Yeah so proportional representation systems kinda suck. Israel has one and it ended up with a conservative party making concessions to far right crazies to form a coalition. Sure minorities are in the parliament, but they have zero power because the only thing that matters is the backroom negotiations between parties to form a coalition.

The biggest problem with FPTP is the name. Really we should call it a community representation system (which is what it is) and call proportional representation system a "party coalition" system, which is what it actually is.

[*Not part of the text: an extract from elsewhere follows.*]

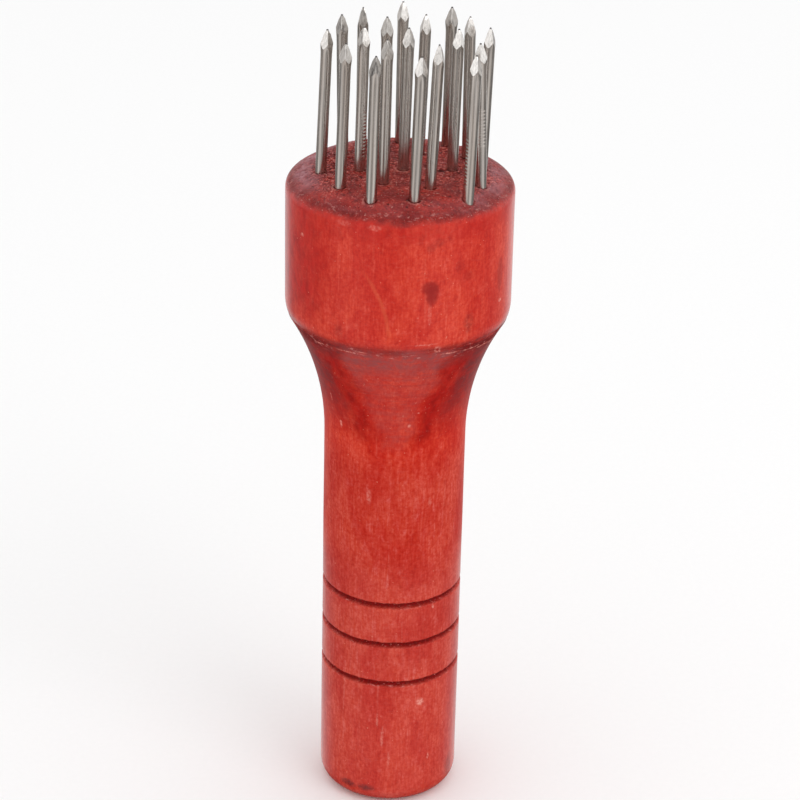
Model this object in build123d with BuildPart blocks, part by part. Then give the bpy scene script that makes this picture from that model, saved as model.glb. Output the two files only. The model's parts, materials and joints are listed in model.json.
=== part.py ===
from build123d import *

import os
from math import radians, sqrt, tan

# Uncapping fork for honeycomb: a turned wooden handle with straight steel needles set in its head.
# The origin is the centre of the flat butt, and +Z runs up the handle to the needle points.

# Handle, a solid of revolution
grip_radius = 14.35
butt_round = 4.0
neck_start = 82.0
ledge_height = 108.5
ledge_radius = 21.95
shoulder_height = 111.7
head_radius = 22.5
top_height = 138.5

# Crown of the end grain: flat in the middle, then an arc that falls to a soft rim
crown_flat_radius = 14.2
crown_drop = 3.0
rim_round = 2.4

# Burnt V grooves round the grip
groove_count = 3
first_groove_height = 29.8
groove_pitch = 9.25
groove_half_width = 0.7
groove_depth = 0.75

# Needles: headless wire nails, all of one length, each in a blind hole
needle_radius = 1.1
needle_length = 45.0
exposed_length = 28.8
hole_depth = needle_length - exposed_length
point_half_angle = 16.0
point_blunt_width = 0.24

# The holes lie in five rows, drilled by hand, so no two of them are quite alike. The rows run from the
# front to the back and each row from left to right, and each hole says: how far right of the axis it
# is, how far behind the axis, how many degrees its needle leans right, how many degrees it leans back,
# and how far a facet of its point is turned to the right of the front.
needle_rows = [
    [
        (-5.5, -16.75, 1.0, -0.5, 45),
        (2.75, -16.5, 1.5, -1.5, -35),
        (13.0, -14.25, 1.5, 1.5, -30),
    ],
    [
        (-11.5, -11.0, 1.5, 0.0, 42),
        (-3.25, -8.75, 0.5, 0.5, 45),
        (5.75, -10.75, 2.0, 0.0, -10),
        (15.5, -8.0, -2.0, -0.5, 40),
    ],
    [
        (-15.5, -3.25, 2.0, 0.5, -35),
        (-8.0, -2.0, 1.0, 1.5, 30),
        (0.5, -1.25, 1.0, 0.0, -30),
        (10.0, -0.75, 1.0, -1.0, -20),
        (15.75, 0.0, 1.5, 0.5, -15),
    ],
    [
        (-11.5, 6.25, -1.0, -0.5, 40),
        (-3.25, 4.75, 0.0, 1.0, 45),
        (3.5, 7.5, 1.5, -0.5, 15),
        (13.0, 6.25, -0.5, 0.5, 15),
    ],
    [
        (-8.0, 11.25, 0.0, -1.0, 0),
        (-0.25, 14.25, 0.0, 1.5, 25),
        (9.0, 12.75, 0.5, -0.5, 45),
    ],
]


def crown_height(distance):
    """Height of the end grain at a distance from the axis."""
    crown_width = head_radius - crown_flat_radius
    arc_radius = (crown_width**2 + crown_drop**2) / (2 * crown_drop)
    beyond_flat = max(distance - crown_flat_radius, 0)
    return top_height - arc_radius + sqrt(arc_radius**2 - beyond_flat**2)


def hole_plane(right, back, lean_right, lean_back):
    """Plane on the end grain at one hole, with its normal along the leaning needle."""
    rise_right = tan(radians(lean_right))
    rise_back = tan(radians(lean_back))
    return Plane(
        origin=(right, back, crown_height(sqrt(right**2 + back**2))),
        x_dir=(1, 0, -rise_right),
        z_dir=(rise_right, rise_back, 1),
    )


holes = []
for row in needle_rows:
    for right, back, lean_right, lean_back, facet_turn in row:
        holes.append((hole_plane(right, back, lean_right, lean_back), facet_turn))

# The handle: half of its section, turned about Z
rim_height = top_height - crown_drop
with BuildPart() as handle:
    with BuildSketch(Plane.XZ) as section:
        with BuildLine():
            Line((0, 0), (grip_radius, 0))
            Line((grip_radius, 0), (grip_radius, neck_start))
            TangentArc((grip_radius, neck_start), (ledge_radius, ledge_height), tangent=(0, 1))
            TangentArc(
                (head_radius, shoulder_height), (ledge_radius, ledge_height), tangent=(0, -1)
            )
            Line((head_radius, shoulder_height), (head_radius, rim_height))
            TangentArc(
                (crown_flat_radius, top_height), (head_radius, rim_height), tangent=(1, 0)
            )
            Line((crown_flat_radius, top_height), (0, top_height))
            Line((0, top_height), (0, 0))
        make_face()
        butt_corner = section.vertices().sort_by_distance((grip_radius, 0, 0))[0]
        fillet(butt_corner, radius=butt_round)
        rim_corner = section.vertices().sort_by_distance((head_radius, rim_height, 0))[0]
        fillet(rim_corner, radius=rim_round)
    revolve(axis=Axis.Z)

    for number in range(groove_count):
        groove_height = first_groove_height + number * groove_pitch
        with BuildSketch(Plane.XZ):
            with BuildLine():
                Polyline(
                    (grip_radius + groove_depth, groove_height - 2 * groove_half_width),
                    (grip_radius - groove_depth, groove_height),
                    (grip_radius + groove_depth, groove_height + 2 * groove_half_width),
                    close=True,
                )
            make_face()
        revolve(axis=Axis.Z, mode=Mode.SUBTRACT)

    # Blind holes, drilled from above the end grain
    for hole_mouth, facet_turn in holes:
        with BuildSketch(hole_mouth.offset(-hole_depth)):
            Circle(needle_radius)
        extrude(amount=needle_length, mode=Mode.SUBTRACT)

handle.part.label = "handle"

# The needles: each is a round wire cut down by a slim four-sided pyramid, which leaves the facets of
# its diamond point
pyramid_base_width = point_blunt_width + 2 * needle_length * tan(radians(point_half_angle))
needles = []
for number, (hole_mouth, facet_turn) in enumerate(holes, start=1):
    foot_plane = hole_mouth.offset(-hole_depth)
    with BuildPart() as needle:
        with BuildSketch(foot_plane):
            Circle(needle_radius)
        extrude(amount=needle_length)
        with BuildSketch(foot_plane):
            Rectangle(pyramid_base_width, pyramid_base_width, rotation=facet_turn)
        extrude(amount=needle_length, taper=point_half_angle, mode=Mode.INTERSECT)
    needle.part.label = f"needle_{number:02d}"
    needles.append(needle.part)

os.makedirs("parts", exist_ok=True)
export_step(handle.part, "parts/handle.step")
for needle_part in needles:
    export_step(needle_part, f"parts/{needle_part.label}.step")
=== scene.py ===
import json
import math
import random

import bmesh
import bpy
from mathutils import Matrix, Vector, noise
from mathutils.geometry import delaunay_2d_cdt


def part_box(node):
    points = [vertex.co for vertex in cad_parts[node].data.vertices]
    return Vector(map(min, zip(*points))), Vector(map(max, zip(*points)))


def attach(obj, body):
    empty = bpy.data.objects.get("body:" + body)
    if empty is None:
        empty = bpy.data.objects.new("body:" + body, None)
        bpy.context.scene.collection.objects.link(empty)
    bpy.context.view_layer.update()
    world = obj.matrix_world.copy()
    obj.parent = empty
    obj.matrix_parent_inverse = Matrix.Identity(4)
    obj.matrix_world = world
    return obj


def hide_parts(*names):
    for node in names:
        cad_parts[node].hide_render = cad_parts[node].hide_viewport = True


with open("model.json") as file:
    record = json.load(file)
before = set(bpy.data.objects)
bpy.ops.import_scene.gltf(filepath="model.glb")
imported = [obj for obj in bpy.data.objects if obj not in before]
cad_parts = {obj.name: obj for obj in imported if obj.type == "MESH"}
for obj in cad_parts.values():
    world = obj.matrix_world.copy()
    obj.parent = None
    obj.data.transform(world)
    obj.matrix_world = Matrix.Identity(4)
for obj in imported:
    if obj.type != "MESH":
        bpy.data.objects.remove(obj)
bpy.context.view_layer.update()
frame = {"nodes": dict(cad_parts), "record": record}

# Uncapping fork: a turned, dyed and lacquered wooden handle with nineteen wire nails in its end
# grain. Lengths are in millimetres. Points read from the frame, meshes once made, lights and the
# camera are in metres.
MM = 0.001
handle_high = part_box("handle")[1]
mounts = {mount["name"]: mount for mount in frame["record"]["mounts"]}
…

In a party coalition system the negotiations between party leaders to form coalitions is all that matters, everyone else is just there to fill seats which are owned by the parties.

In a community representation system each seat is own by a representative of the community who can vote against their party or leave their party. Parties are incentivized to keep the community leaders happy or they could lose seats.

If you want third parties, it's better to go with a ranked choice system. That gives people more choice over who represents their community, and allow them to have compromise options in case their top choice doesn't get enough votes. You don't actually have to give parties full ownership of the seats (making them redundant) to have more options.

[–] bss03@infosec.pub 1 points 1 year ago

I also generally prefer a Condorcet Method (ranked choice, single winner) over mixed-member-proportional, but either one would be a massive improvement over our current system.

I'll take Approval voting, even.

[–] index@sh.itjust.works -1 points 1 year ago

Math doesn't decide what people vote, they are free to vote anything they want. Parties don't automatically side with each others because another is most likely to win. This video is rooted in the mindset that politics and elections are a horse race between left and right.

What's preventing third parties from winning it's not math but the propaganda and the power of the red and blue party. The ruling parties didn't become this powerful mathematically. Over decades and centuries the ruling class paved their way and ensured their power with violence and repression.